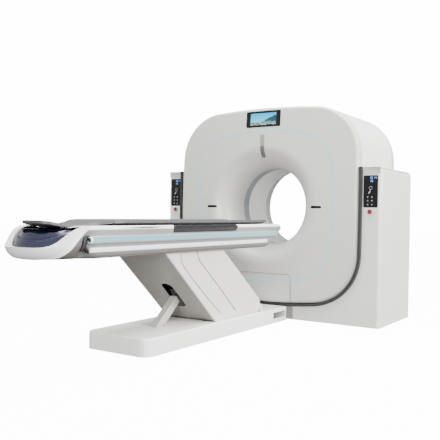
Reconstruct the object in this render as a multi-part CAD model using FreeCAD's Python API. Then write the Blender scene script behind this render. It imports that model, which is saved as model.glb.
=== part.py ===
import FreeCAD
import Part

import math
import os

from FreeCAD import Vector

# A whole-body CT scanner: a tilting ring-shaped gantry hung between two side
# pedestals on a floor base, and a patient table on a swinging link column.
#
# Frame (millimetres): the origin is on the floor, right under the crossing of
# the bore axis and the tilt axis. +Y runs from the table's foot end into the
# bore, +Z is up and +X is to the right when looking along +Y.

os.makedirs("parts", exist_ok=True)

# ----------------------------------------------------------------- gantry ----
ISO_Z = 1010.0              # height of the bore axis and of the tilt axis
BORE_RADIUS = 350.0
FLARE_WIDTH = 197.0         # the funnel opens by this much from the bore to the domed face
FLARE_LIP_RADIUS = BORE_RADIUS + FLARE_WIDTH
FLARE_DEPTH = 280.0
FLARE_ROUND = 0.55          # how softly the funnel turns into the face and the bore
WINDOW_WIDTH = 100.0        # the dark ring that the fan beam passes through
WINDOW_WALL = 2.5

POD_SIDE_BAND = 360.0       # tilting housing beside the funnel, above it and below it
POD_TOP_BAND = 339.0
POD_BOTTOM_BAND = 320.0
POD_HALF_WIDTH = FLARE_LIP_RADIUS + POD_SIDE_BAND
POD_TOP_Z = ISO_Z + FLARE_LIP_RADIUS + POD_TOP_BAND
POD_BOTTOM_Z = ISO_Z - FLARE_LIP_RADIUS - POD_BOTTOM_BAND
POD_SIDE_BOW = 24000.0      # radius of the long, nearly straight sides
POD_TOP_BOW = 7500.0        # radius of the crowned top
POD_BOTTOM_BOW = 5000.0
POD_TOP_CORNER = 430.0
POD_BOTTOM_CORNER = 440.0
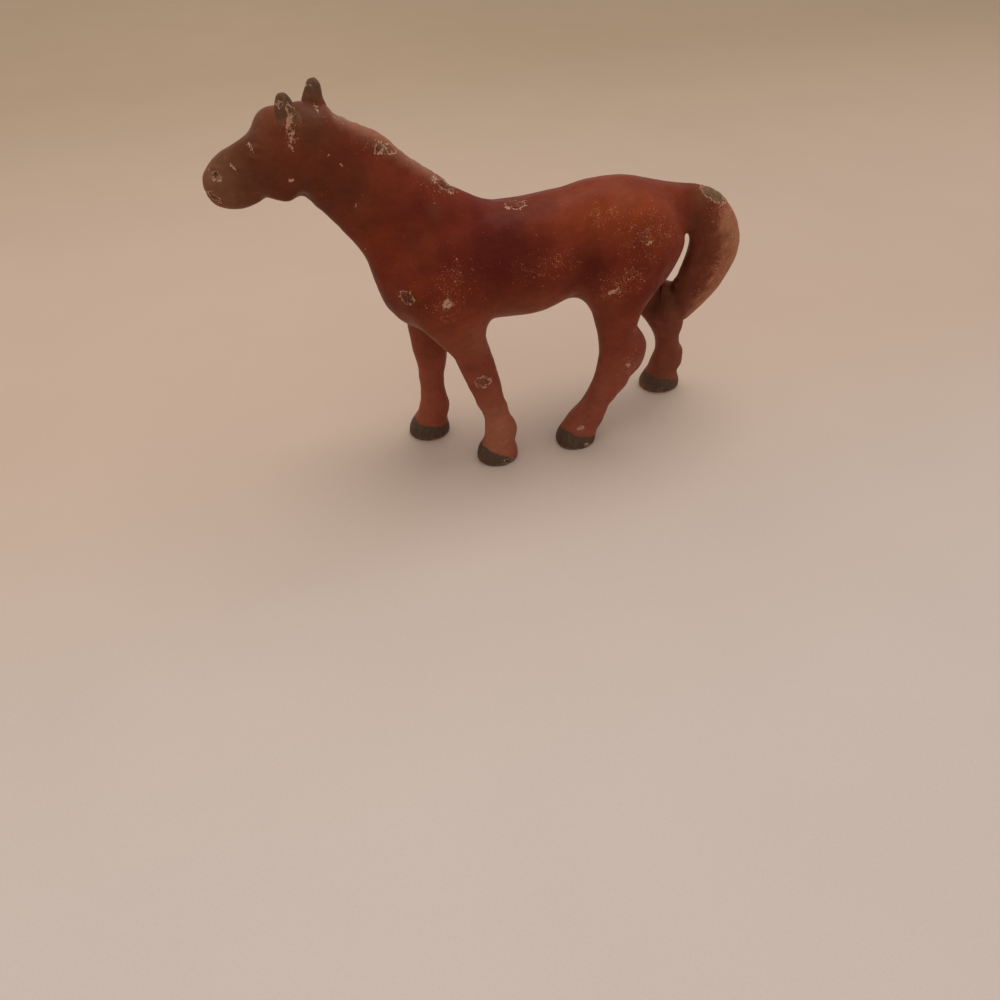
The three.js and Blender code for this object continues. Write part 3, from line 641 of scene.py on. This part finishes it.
————
**Work instructions:** Print the whole listing exactly as it is.

**Output of the exercise:**
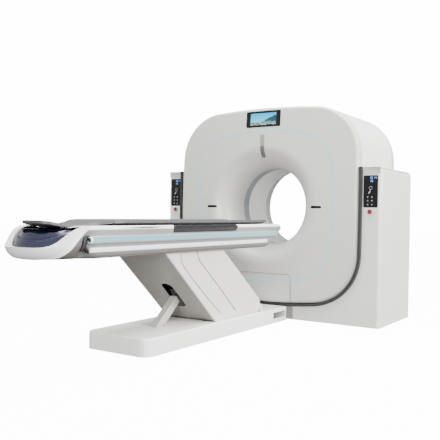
Reconstruct the object in this render as a multi-part CAD model using FreeCAD's Python API. Then write the Blender scene script behind this render. It imports that model, which is saved as model.glb.
=== part.py ===
import FreeCAD
import Part

import math
import os

from FreeCAD import Vector

# A whole-body CT scanner: a tilting ring-shaped gantry hung between two side
# pedestals on a floor base, and a patient table on a swinging link column.
#
# Frame (millimetres): the origin is on the floor, right under the crossing of
# the bore axis and the tilt axis. +Y runs from the table's foot end into the
# bore, +Z is up and +X is to the right when looking along +Y.

os.makedirs("parts", exist_ok=True)

# ----------------------------------------------------------------- gantry ----
ISO_Z = 1010.0              # height of the bore axis and of the tilt axis
BORE_RADIUS = 350.0
FLARE_WIDTH = 197.0         # the funnel opens by this much from the bore to the domed face
FLARE_LIP_RADIUS = BORE_RADIUS + FLARE_WIDTH
FLARE_DEPTH = 280.0
FLARE_ROUND = 0.55          # how softly the funnel turns into the face and the bore
WINDOW_WIDTH = 100.0        # the dark ring that the fan beam passes through
WINDOW_WALL = 2.5

POD_SIDE_BAND = 360.0       # tilting housing beside the funnel, above it and below it
POD_TOP_BAND = 339.0
POD_BOTTOM_BAND = 320.0
POD_HALF_WIDTH = FLARE_LIP_RADIUS + POD_SIDE_BAND
POD_TOP_Z = ISO_Z + FLARE_LIP_RADIUS + POD_TOP_BAND
POD_BOTTOM_Z = ISO_Z - FLARE_LIP_RADIUS - POD_BOTTOM_BAND
POD_SIDE_BOW = 24000.0      # radius of the long, nearly straight sides
POD_TOP_BOW = 7500.0        # radius of the crowned top
POD_BOTTOM_BOW = 5000.0
POD_TOP_CORNER = 430.0
POD_BOTTOM_CORNER = 440.0
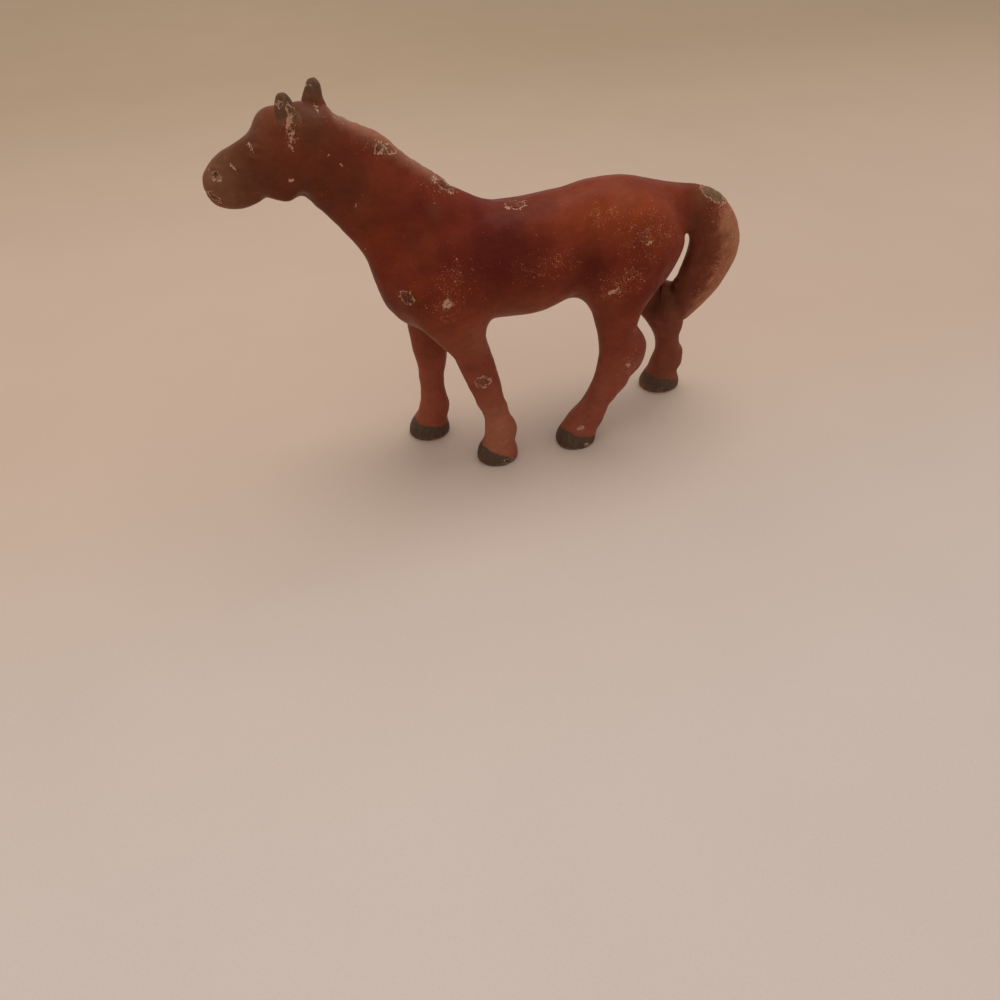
The three.js and Blender code for this object continues. Write part 3, from line 641 of scene.py on. This part finishes it.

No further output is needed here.